Akkuyu’yu nükleer santralinin yer lisansının güncellenmesine karşı açılan dava kapsamında görevlendirilen bilirkişi heyeti, santral sahasında inceleme yaptı.
İncelemeye davacı olarak katılan Mersin Tabip Odası Başkanı Dr. Ful Uğurhan, “Yaklaşık 5 ay önce de oradaydık. Aralık ayından bu yana inşaatlar çok ilerlemiş. Mesela liman olarak düşünülen koylardan biri tamamen doldurulmuş. Diğeri de yarıya kadar doldurulmuş. Bütün bunlar taşocağı lisansıyla yapılmış” dedi.
Türkiye Atom Enerjisi Kurumu (TAEK) Akkuyu nükleer santrali için verilen yer lisansını geçtiğimiz yıllarda güncellemiş, Elektrik Mühendisleri Odası, Mersin Tabip Odası ve Çevre Hukuku Derneği, TAEK’in kararının iptali istemiyle 2014 yılının ocak ayında dava açmıştı.
Mersin İdare Mahkemesi’nde açılan dava kapsamında 3 yıl sonra bilirkişi görevlendirildi. 9 kişilik bilirkişi heyeti, Akkuyu Nükleer Santrali alanında incelemelerde bulundu ve incelemesini 2 saat içinde tamamlayarak alandan ayrıldı.
Mersin Tabip Odası Başkanı Dr. Ful Uğurhan, “ÇED raporunun iptali istemiyle açılan davada görevlendirilen bilirkişi raporu da bilimsel geçerliliği olan bir rapor değildi. Nükleer santrallere bir güzelleme gibiydi. Bu inceleme sonunda da böyle bir rapor çıkacağını sezinledik. Bu incelemenin formaliteden yapıldığı izlenimini edindik” dedi.
“Bilirkişi heyetinde bir halk sağlığı uzmanına yer verilmedi”

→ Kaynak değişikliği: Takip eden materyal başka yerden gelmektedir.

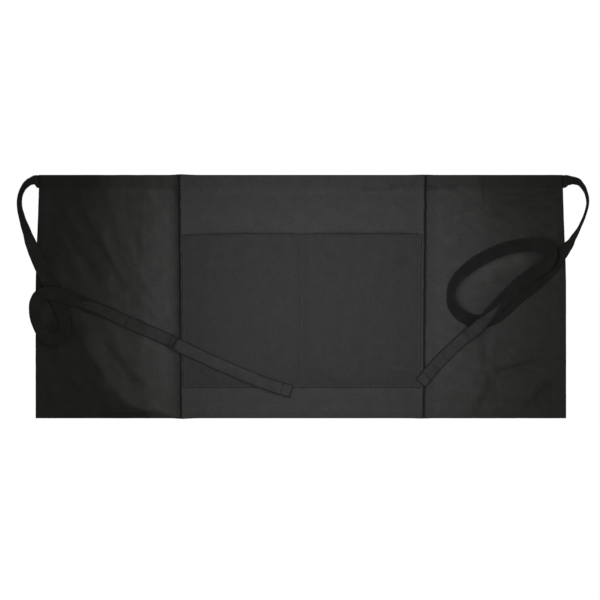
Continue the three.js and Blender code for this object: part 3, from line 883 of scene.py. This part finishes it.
def twillMaterial(name, face, shade, warpTone, weftTone, mottleTone):
    material, tree = blankMaterial(name)
    where = addNode(tree, "ShaderNodeUVMap", {"uv_map": "cloth"}).outputs[0]
    mottle = addNode(tree, "ShaderNodeTexNoise",
                     {"Scale": 1 / twill["mottle"], "Detail": 6.0, "Roughness": 0.62, "Distortion": 0.4},
                     {"Vector": where}).outputs[0]
    warp = yarns(tree, where, twill["slubWidth"], twill["slubLength"])
    weft = yarns(tree, where, twill["slubLength"], twill["slubWidth"])
    # bands across the cloth's diagonal, about a rib apart
    ribs = addNode(tree, "ShaderNodeTexWave",
                   {"wave_type": "BANDS", "bands_direction": "DIAGONAL",
                    "Scale": 0.314 / twill["rib"] / 0.577, "Distortion": 1.6, "Detail": 2.0,
                    "Detail Scale": 1.5}, {"Vector": where}).outputs[1]
    grain = addNode(tree, "ShaderNodeTexNoise",
                    {"Scale": 1 / twill["grain"], "Detail": 2.0, "Roughness": 0.6},
                    {"Vector": where}).outputs[0]
    # the values that carry painted shade along edges and folds, paler crests from wear and painted highlight
    # with painted shade in hollows, and painted light and shade across the cloth
    line, wornAndShaded, tone = [addNode(tree, "ShaderNodeAttribute", {"attribute_name": label}).outputs[2]
                        for label in ("pressed", "wornAndShaded", "tone")]
    # each pattern, its range, and what it multiplies the tone by at the range's two ends
    for pattern, low, high, atLow, atHigh in (
        (warp, 0.3, 0.7, 1 - warpTone, 1 + warpTone),
        (weft, 0.3, 0.7, 1 - weftTone, 1 + weftTone),
        (mottle, 0.3, 0.7, 1 + mottleTone, 1 - mottleTone),
        (grain, 0.3, 0.7, 0.83, 1.17),
        (ribs, 0, 1, 0.96, 1.04),
        (wornAndShaded, -1, 1, 1 - twill["wornAndShaded"], 1 + twill["wornAndShaded"]),
        (line, 0.1, 0.9, 1, twill["pressed"]),
    ):
        factor = addNode(tree, "ShaderNodeMapRange", {1: low, 2: high, 3: atLow, 4: atHigh}, {0: pattern})
        tone = addNode(tree, "ShaderNodeMath", {"operation": "MULTIPLY"},
                       {0: tone, 1: factor.outputs[0]}).outputs[0]
    mixed = addNode(tree, "ShaderNodeMapRange", {1: 0.3, 2: 0.7, 3: 0, 4: 1}, {0: mottle})
    base = addNode(tree, "ShaderNodeMix", {"data_type": "RGBA", 6: colour(face), 7: colour(shade)},
                   {0: mixed.outputs[0]})
    shaded = addNode(tree, "ShaderNodeVectorMath", {"operation": "SCALE"}, {0: base.outputs[2], 3: tone})
    height = addNode(tree, "ShaderNodeMath", {"operation": "MULTIPLY_ADD", 1: 0.5}, {0: ribs, 2: grain})
    yarnHeight = addNode(tree, "ShaderNodeMath", {"operation": "ADD"}, {0: warp, 1: weft})
    whole = addNode(tree, "ShaderNodeMath", {"operation": "ADD"},
                    {0: height.outputs[0], 1: yarnHeight.outputs[0]})
    bump = addNode(tree, "ShaderNodeBump", {"Strength": 0.4, "Distance": 0.3 * mm},
                   {"Height": whole.outputs[0]})
    rough = addNode(tree, "ShaderNodeMapRange",
                    {1: 0.3, 2: 0.7, 3: twill["roughness"] - 0.06, 4: twill["roughness"] + 0.06}, {0: grain})
    shader = addNode(tree, "ShaderNodeBsdfPrincipled",
                     {"IOR": 1.45, "Specular IOR Level": 0.2, "Sheen Weight": twill["sheen"],
                      "Sheen Roughness": 0.5},
                     {"Base Color": shaded.outputs[0], "Normal": bump.outputs[0],
                      "Roughness": rough.outputs[0]})
    addNode(tree, "ShaderNodeOutputMaterial", {}, {"Surface": shader.outputs[0]})
    return material


panelTwill = twillMaterial("washedBlackTwill", "#3e3e3e", "#3b3b3b", 0.05, 0.07, 0.035)
pocketTwill = twillMaterial("washedBlackTwillUpright", "#353535", "#333333", 0.09, 0.03, 0.02)
tieTwill = twillMaterial("pressedBlackTwill", "#393939", "#343434", 0.07, 0.07, 0.10)


# Spun polyester thread: a little lighter than the cloth and a little shinier, in plies about 0.7 mm long
def threadMaterial(name, dark, light):
    material, tree = blankMaterial(name)
    where = addNode(tree, "ShaderNodeTexCoord").outputs["Object"]
    ply = addNode(tree, "ShaderNodeTexNoise", {"Scale": 1500.0, "Detail": 2.0}, {"Vector": where})
    tone = addNode(tree, "ShaderNodeMix", {"data_type": "RGBA", 6: colour(dark), 7: colour(light)},
                   {0: ply.outputs[0]})
    shader = addNode(tree, "ShaderNodeBsdfPrincipled", {"Roughness": 0.6, "IOR": 1.5},
                     {"Base Color": tone.outputs[2]})
    addNode(tree, "ShaderNodeOutputMaterial", {}, {"Surface": shader.outputs[0]})
    return material


thread = threadMaterial("blackPolyesterThread", "#3b3b3a", "#4a4a49")
darkThread = threadMaterial("blackPolyesterThreadPressed", "#1f1f1e", "#2b2b2a")
for thing, material, slotName in [
    (panelCloth, panelTwill, "panel_twill"), (pocketCloth, pocketTwill, "pocket_twill"),
    (rightStrap, tieTwill, "tie_twill"), (leftStrap, tieTwill, "tie_twill"),
    *[(strip, panelTwill, "panel_twill") for strip in turnings.values()],
]:
    thing.data.materials.append(material)
print("materials", len(bpy.data.materials))


# Stitches, by Geometry Nodes along the seam lines
stitch = {
    "spacing": 3.3 * mm,
    "length": 2.6 * mm,
    "thread": 0.55 * mm,          # drawn a little thick: real thread is about 0.3 mm
    "lift": 0.10 * mm,
    "wander": 0.25 * mm,
}


def stitchTree():
    tree = bpy.data.node_groups.new("stitchesAlongLines", "GeometryNodeTree")
    face = tree.interface
    face.new_socket("Geometry", in_out="INPUT", socket_type="NodeSocketGeometry")
    for label in ("Spacing", "Length", "Thread"):
        face.new_socket(label, in_out="INPUT", socket_type="NodeSocketFloat")
    face.new_socket("Finish", in_out="INPUT", socket_type="NodeSocketMaterial")
    face.new_socket("Geometry", in_out="OUTPUT", socket_type="NodeSocketGeometry")
    given = addNode(tree, "NodeGroupInput").outputs
    lines = addNode(tree, "GeometryNodeMeshToCurve", {}, {"Mesh": given["Geometry"]})
    spots = addNode(tree, "GeometryNodeCurveToPoints", {"mode": "LENGTH"},
                    {"Curve": lines.outputs[0], "Length": given["Spacing"]})
    turned = addNode(tree, "FunctionNodeAlignRotationToVector", {"axis": "Z"},
                     {"Vector": spots.outputs["Tangent"]})
    wobble = addNode(tree, "FunctionNodeRandomValue",
                     {"data_type": "FLOAT_VECTOR", 0: (-0.06, -0.06, 0), 1: (0.06, 0.06, 0), "Seed": 5})
    rotated = addNode(tree, "FunctionNodeRotateRotation", {"rotation_space": "LOCAL"},
                      {0: turned.outputs[0], 1: wobble.outputs[0]})
    ball = addNode(tree, "GeometryNodeMeshUVSphere", {"Segments": 6, "Rings": 4, "Radius": 0.5})
    size = addNode(tree, "ShaderNodeCombineXYZ", {},
                   {0: given["Thread"], 1: given["Thread"], 2: given["Length"]})
    placed = addNode(tree, "GeometryNodeInstanceOnPoints", {},
                     {"Points": spots.outputs["Points"], "Instance": ball.outputs[0],
                      "Rotation": rotated.outputs[0], "Scale": size.outputs[0]})
    real = addNode(tree, "GeometryNodeRealizeInstances", {}, {0: placed.outputs[0]})
    made = addNode(tree, "GeometryNodeSetMaterial", {},
                   {"Geometry": real.outputs[0], "Material": given["Finish"]})
    addNode(tree, "NodeGroupOutput", {}, {0: made.outputs[0]})
    return tree


stitches = stitchTree()


def sewn(name, lines, finish):
    # turns a list of point lists into rows of stitches
    points = []
    edges = []
    for line in lines:
        start = len(points)
        points.extend(line)
        edges += [(i, i + 1) for i in range(start, len(points) - 1)]
    thing = newObject(name, points, [], edges=edges)
    modifier = thing.modifiers.new("stitches", "NODES")
    modifier.node_group = stitches
    sockets = {s.name: s.identifier for s in stitches.interface.items_tree if s.in_out == "INPUT"}
    for label, value in (("Spacing", "spacing"), ("Length", "length"), ("Thread", "thread")):
        modifier[sockets[label]] = stitch[value]
    modifier[sockets["Finish"]] = finish
    evaluated = thing.evaluated_get(bpy.context.evaluated_depsgraph_get())
    result = bpy.data.meshes.new_from_object(evaluated)
    thing.modifiers.remove(modifier)
    thing.data = result
    result.name = name
    for polygon in result.polygons:
        polygon.use_smooth = True
    return thing


def lineOn(surface, fromPoint, toPoint, seed):
    # a seam line on a surface, with the slight wander of a hand-guided row
    (ax, ay), (bx, by) = fromPoint, toPoint
    count = max(2, int(math.hypot(bx - ax, by - ay) / (3 * mm)))
    t = np.linspace(0, 1, count)
    x = ax + (bx - ax) * t
    y = ay + (by - ay) * t
    drift = stitch["wander"] * softNoise(x, y, 90 * mm, seed)
    if abs(bx - ax) > abs(by - ay):
        y = y + drift
    else:
        x = x + drift
    lower = mouthSag(x, y) if surface is pocketTop else 0
    return np.column_stack([drawnIn(x, y), y - lower, surface(x, y) + stitch["lift"]])


sideLine = halfWidth - 0.9 * lie["sideHem"]
bandRow = bandFoot + 0.7 * mm
hemRow = hemTop - 1.5 * mm
ends = 2 * mm
runs = [
    ((ends - halfWidth, bandRow), (halfWidth - ends, bandRow)),
    ((ends - halfWidth, hemRow), (halfWidth - ends, hemRow)),
    ((-sideLine, bottom + ends), (-sideLine, top - ends)),
    ((sideLine, bottom + ends), (sideLine, top - ends)),
]
panelSeams = sewn("panelSeams", [lineOn(panelTop, *run, 2 + i) for i, run in enumerate(runs)], thread)
inset = 2.2 * mm
mouthRow = hemLine + 1 * mm
left = pocketLow.x + inset
right = pocketHigh.x - inset
foot = pocketLow.y + inset
head = pocketHigh.y
second = right - 2.3 * mm         # the right side is sewn twice
runs = [
    ((left, mouthRow), (right, mouthRow)), ((left, head), (left, foot)), ((left, foot), (right, foot)),
    ((right, foot), (right, head)), ((second, foot), (second, head)),
    ((pocket["divider"], foot), (pocket["divider"], mouthRow)),
]
pocketSeams = sewn("pocketSeams", [lineOn(pocketTop, *run, 6 + i) for i, run in enumerate(runs)], thread)


def tieLine(side, laid, share, up):
    # a row of stitches along a strap, share of the half width from its middle
    out = up * (tie["thickness"] / 2 * 0.8 + stitch["lift"])
    stations = range(tie["seamFrom"], len(laid["places"]) - 2)
    return [strapPoint(laid, i, share, out + belly(side, laid, i) * (0.6 - share**2)) for i in stations]


tieSeams = {}
for side, laid in (("left", laidLeft), ("right", laidRight)):
    rows = [tieLine(side, laid, sign * tie["seamShare"], up) for sign in (-1, 1) for up in (1, -1)]
    tieSeams[side] = sewn(f"{side}StrapSeams", rows, darkThread)
seams = (panelSeams, pocketSeams, *tieSeams.values())
print("stitches", sum(len(seam.data.polygons) for seam in seams), "faces")


# What stands for what, and what rides on what
for piece in (panelCloth, pocketCloth, leftStrap, rightStrap, *turnings.values(), *seams):
    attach(piece, "root")
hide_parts("apron_panel")
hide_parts("pocket")
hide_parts("left_tie")
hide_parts("right_tie")
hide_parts("waistband")
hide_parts("bottom_hem")
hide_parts("left_side_hem")
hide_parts("right_side_hem")

# Floor, light and camera
studio = {
    "cameraHeight": 1.5,
    "frameWidth": 1.020,          # what the 600 pixels of the frame take in at the floor
    "aim": (-0.0015, -0.0058),
    "keyAt": (0.03, 0.0, 0.27),
    "keySize": (0.56, 0.52),
    "keySpread": 122,             # degrees: a grid on the soft box keeps the light off the far sides
    "keyPower": 0.80,
    "keyColour": (1.0, 1.0, 1.02),
    "fill": 0.185,
    "fillColour": (1.0, 1.0, 0.88),
    "floorReach": 4.0,
    "floorHeight": -0.3 * mm,
}


def makeFloor():
    material, tree = blankMaterial("paleFloor")
    # it looks white, but throws little light back up at the cloth
    seen = addNode(tree, "ShaderNodeLightPath").outputs["Is Camera Ray"]
    glow = addNode(tree, "ShaderNodeEmission", {"Color": (1, 1, 1, 1)}, {"Strength": seen})
    matt = addNode(tree, "ShaderNodeBsdfDiffuse", {"Color": (0.03, 0.03, 0.03, 1)})
    both = addNode(tree, "ShaderNodeAddShader", {}, {0: glow.outputs[0], 1: matt.outputs[0]})
    addNode(tree, "ShaderNodeOutputMaterial", {}, {"Surface": both.outputs[0]})
    reach = studio["floorReach"]
    corners = [(x * reach, y * reach, studio["floorHeight"]) for x, y in ((-1, -1), (1, -1), (1, 1), (-1, 1))]
    floor = newObject("floor", corners, [(0, 1, 2, 3)])
    floor.data.materials.append(material)


def makeLight():
    world = bpy.data.worlds.new("studio")
    world.use_nodes = True
    background = world.node_tree.nodes["Background"]
    background.inputs[0].default_value = (*studio["fillColour"], 1)
    background.inputs[1].default_value = studio["fill"]
    bpy.context.scene.world = world
    lamp = bpy.data.lights.new("key", "AREA")
    lamp.shape = "RECTANGLE"
    lamp.size, lamp.size_y = studio["keySize"]
    lamp.spread = math.radians(studio["keySpread"])
    lamp.energy = studio["keyPower"]
    lamp.color = studio["keyColour"]
    key = putInScene("key", lamp)
    key.location = studio["keyAt"]
    key.visible_camera = False


def makeCamera():
    data = bpy.data.cameras.new("camera")
    data.sensor_width = 36
    data.lens = 36 * studio["cameraHeight"] / studio["frameWidth"]
    camera = putInScene("camera", data)
    camera.location = (*studio["aim"], studio["cameraHeight"])
    bpy.context.scene.camera = camera
    bpy.context.scene.view_settings.view_transform = "Standard"


makeFloor()
makeLight()
makeCamera()
print("studio ready")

Davacılar arasında Mersin Tabip Odası’nın da olduğunu ve dava dilekçesinde nükleer santralin olağan ve olağanüstü durumlarda yaratacağı sağlık sorunlarına dikkat çektiklerini kaydeden Uğurhan, “Biz mahkemeye verdiğimiz dilekçede burada halk sağlığına zarar verebilecek durum var dedik ama bilirkişi heyetinde bir halk sağlığı uzmanına yer verilmedi. Hatta bırakın halk sağlığı uzmanını bir sağlıkçı bile yoktu bilirkişi heyetinde. Ziraat mühendisleri, orman mühendisleri, jeoloji mühendisleri, nükleer enerji uzmanları, gayrimenkul ve çevre yönetimi uzmanları, jeofizik uzmanları var ama bilirkişide tek bir sağlıkçı yok. Bir sağlık örgütü olarak dava açıyoruz ve burada halk sağlığı sorunu var diyoruz, kaza durumunda risk hesaplamaları nasıl olacak diyoruz ama bilirkişi heyetinde bu sorulara yanıt verebilecek bir uzman bulunmuyor” diye konuştu.
“Orman yok edilmiş, koylar doldurulmuş, zemin düzlenmiş ve bütün bunlar taşocağı lisansıyla yapılmış”
Geçtiğimiz yıl 2 kez, farklı bir dava kapsamında santral sahasına girme olanağı bulduklarını hatırlatan Uğurhan, “Yaklaşık 5 ay önce de oradaydık. Aralık ayından bu yana inşaatlar çok ilerlemiş. Mesela liman olarak düşünülen koylardan biri tamamen doldurulmuş. Diğeri de yarıya kadar doldurulmuş. İşin hukuksuz kısmı şu: Ne ÇED raporu davası sonuçlanmış, ne bu sonuçlanmış ama inşaat hızla sürüyor ve reaktörlerin konulacağı yerler bile belirlenmiş, numaralar verilmiş. Orman yok edilmiş, koylar doldurulmuş, zemin düzlenmiş ve bütün bunlar taşocağı lisansıyla yapılmış” dedi.